In respect of the discussion on redundancy and the position as it relates to the Complainant Anderson Chase, counsel for the tespondent raised the argument that “there might have been a redundancy by reason of the term of his contract.” He went further to submit that “there is nothing in the law governing the NCC which stipulates that a person serving in a pensionable post cannot either become redundant or whose services cannot be terminated in that post, in so far as the post is abolished in good faith.” In support of this proposition counsel cited Winton Campbell v AG (Barbados) 2008 CCV Appeal No. CV2.

The Tribunal finds this argument fanciful in that the situation which may give rise to a redundancy is clearly spelt out by the ERA at s.31. In addition, the Winton Campbell case was a matter founded on principles of public law which fall outside the scope of the ERA.

With regard to the issue of re-instatement and re-engagement the complainants and Counsel on their behalf made the unambiguous plea for re-instatement across the board; the Tribunal was left in no doubt that re-instatement was the desired remedy.

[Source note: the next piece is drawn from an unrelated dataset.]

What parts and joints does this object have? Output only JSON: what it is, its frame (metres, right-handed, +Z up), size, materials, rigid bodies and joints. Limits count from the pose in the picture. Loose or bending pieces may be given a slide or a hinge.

In the case of Cutie Lynch, the Tribunal stated the position in respect of re-instatement namely, that the remedy is only worthy of serious consideration where it can be practicably enforced. The Tribunal therefore must repeat the position that the termination of the employees was brought about in the first place by the stringent economic conditions that were set out in the Circular No. 1/2014, M.P. 6205 Vol. 1.T3. No evidence was placed before the Tribunal that would lead to the conclusion that re-instatement would be a practicable option worthy of consideration at this time. The complainants like those in the Cutie Lynch case will therefore have to rely on the remedy of compensation in accordance with the ERA.


The Tribunal rules that the complainants in this case must be compensated in identical manner to those in the Cutie Lynch Case, in accordance with the Fifth Schedule, ERA. The NCC and the affected employees must therefore get together with their union representative BWU to finalise the process of compensation and inform the Tribunal accordingly.